Inflation is at a global low. Late last year, the Organisation for Economic Co-operation and Development (OECD) reported an inflation rate of 0.1%, the lowest reported in eight years. Larger developing nations have also been experiencing similar low rates of inflation.
Inflation in the EAC has fallen dramatically over the last five years. In the last few months of 2015, most of the EAC currencies showed a rise in inflation. Many of these rises were caused by situational or temporary factors. The long term trend of inflation falling in the EAC region is expected to continue over the next few years.
In other emerging markets recent figures show a mixed picture. India’s inflation rate fell 1.2% in 2016 and China reported an inflation rate of 2.1%, whereas Brazil and Colombia reported inflation rates of 10.5% and 7.6% respectively in 2016.
Is currency devaluation in the EAC increasing or decreasing?

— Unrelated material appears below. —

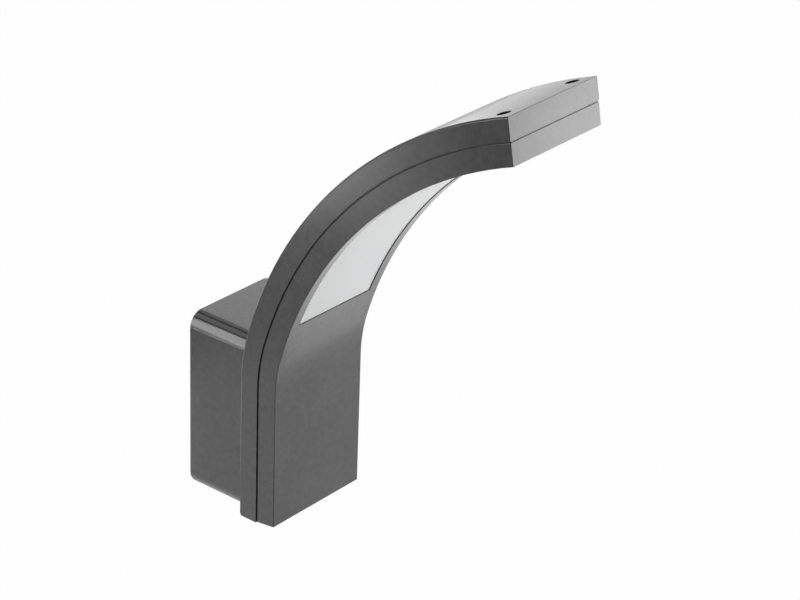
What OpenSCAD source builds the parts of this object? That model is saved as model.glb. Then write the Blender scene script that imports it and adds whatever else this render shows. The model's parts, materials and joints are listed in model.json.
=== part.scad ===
/* [Arm] */
// Width of the arm, across its rear shell
arm_w = 75; // [72:1:82]
// Depth of the rear shell, from its wall side to the parting line
rear_depth = 13.5; // [13:0.5:16]
// Depth of the front shell, from the parting line to its light side
front_depth = 12.5; // [12:0.5:15]
// How far the front shell stands in from the rear shell, at the sides and the foot
front_step = 0.5; // [0.2:0.1:0.8]
// Height of the straight foot of the arm
foot_h = 86.5; // [82:0.5:90]
// Outer radius of the first, tighter stretch of the bend
bend_r = 120; // [110:1:140]
// Outer radius of the second, flatter stretch of the bend
sweep_r = 275; // [265:1:290]
// Angle from the upright foot to the tip
tip_a = 70; // [69.5:0.5:74]
// Lean of the cut end face from plumb
cut_a = 10.5; // [7:0.5:14]
// Wall thickness of both shells
shell_wall = 3; // [2.6:0.1:3.4]
// Radius of the outer edges of the rear shell
rear_edge_r = 1; // [0.5:0.1:1.5]
// Radius of the outer edges of the front shell
front_edge_r = 0.3; // [0.3:0.1:1]
// How much higher the front shell ends at its light side than at the parting line, at the foot
foot_rise = 1.5; // [0:0.5:2]
// Radius of the lower rear corner of the arm
foot_corner_r = 2.5; // [1.5:0.5:4]
// Width of the shadow groove along the parting line
groove_w = 0.6; // [0.4:0.1:1]
// Depth of the shadow groove, at the sides and the foot
groove_d = 0.8; // [0.4:0.1:1]
// Depth of the shadow groove on the end face
end_groove_d = 0.3; // [0.2:0.1:0.5]

/* [Wall box] */
// Depth of the box, from the wall to the arm
box_depth = 41; // [40:1:50]
// Width of the box
box_w = 71; // [69:1:73]
// Height of the box
box_h = 113; // [108:1:118]
// Corner radius of the box
box_r = 9.5; // [6:0.5:12]
// Wall thickness of the box
box_wall = 3; // [2.6:0.1:3.4]
// How far the foot of the arm hangs below the box
foot_drop = 2.5; // [1:0.5:3]
// Depth of the rubber seal in the rim of the box
rim_seal_d = 3; // [2:0.5:4]
// Width of the outer lip of the rim, outside its seal
rim_lip = 1.2; // [1:0.1:1.5]

/* [Wall bracket] */
// Thickness of the bracket's steel sheet
sheet_t = 2; // [1.5:0.25:2.5]
// Space between the bracket and the side walls of the box
bracket_side_gap = 2.5; // [1.5:0.5:4]
// Space between the bracket's flanges and the end walls of the box
bracket_end_gap = 8; // [7:0.5:10]
// How far the upper flange of the bracket stands out from the wall
hook_reach = 14; // [12:1:16]
// Height of the hook's lip above the flange
hook_lip = 5; // [4:0.5:6]
// Width of the hook
hook_w = 32; // [24:1:36]
// How far the lower flange stands out from the wall
ledge_reach = 16; // [15:1:18]
// Distance between the wall screws, across
wall_hole_across = 40; // [34:1:42]
// Distance between the wall screws, up the wall
wall_hole_up = 72; // [60:1:76]
// Diameter of the wall screw holes
wall_hole_d = 5.2; // [4.5:0.1:6]
// Diameter of the hole for the supply bush
bush_d = 16; // [14:0.5:18]
// Bore of the supply bush
bush_bore = 10; // [8:0.5:11]
// How far the supply bush lies below the middle of the bracket
bush_drop = 20; // [16:1:26]

/* [Light] */
// Angle along the bend at which the window starts
window_start_a = 21.3; // [21.2:0.1:24]
// Angle along the bend at which the window ends
window_end_a = 63.5; // [60:0.5:64]
// Distance from the side of the arm to the window
window_margin = 7.5; // [7.5:0.25:9]
// How far the diffuser lies below the face of the front shell
lens_recess = 0.5; // [0.5:0.25:2]
// Gap between the diffuser and the edge of the window
lens_gap = 0.2; // [0.15:0.05:0.4]
// Thickness of the diffuser's flange
flange_t = 2; // [1.5:0.25:2.5]
// Width of the diffuser's flange outside the window
flange_w = 3; // [2.5:0.1:3.2]
// Thickness of the seal between the diffuser and the front shell
lens_seal_t = 0.6; // [0.4:0.1:1]
// Wall thickness of the light frame behind the diffuser
frame_wall = 2; // [1.5:0.25:2.5]
// Depth in the arm at which the light frame starts
frame_depth = 9.5; // [9:0.5:11]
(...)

Inflation in the EAC has been rising slightly, after years of decreasing. Resource shortages and monetary policy have been prominent driving factors in this rise. The OECD measure of 0.1% global inflation is based on the 20 largest economies that produce 85% of the measured global output. As we see similar trends in the developed and developing economies, it is very likely that globally inflation is low, currency devaluation is high and that this dynamic will last at least for the short term.
What can EAC countries do to increase the value of their currencies?
Progressing towards stable and strong fiscal policies help increase values of currencies, and many EAC nations are pursuing this course of action. Increasing the formal size of the economy is another tactic that can bring the transparency needed to increase global demand for a currency.
Inflation must be managed properly, as inflation dilutes the value of currencies. Sound monetary policies in the long term can prevent depreciation of currency. Borrowing and loans should be kept to a minimum by the government. Export-oriented development policies can create a higher demand for the currency on the global markets as well.
How can I learn more?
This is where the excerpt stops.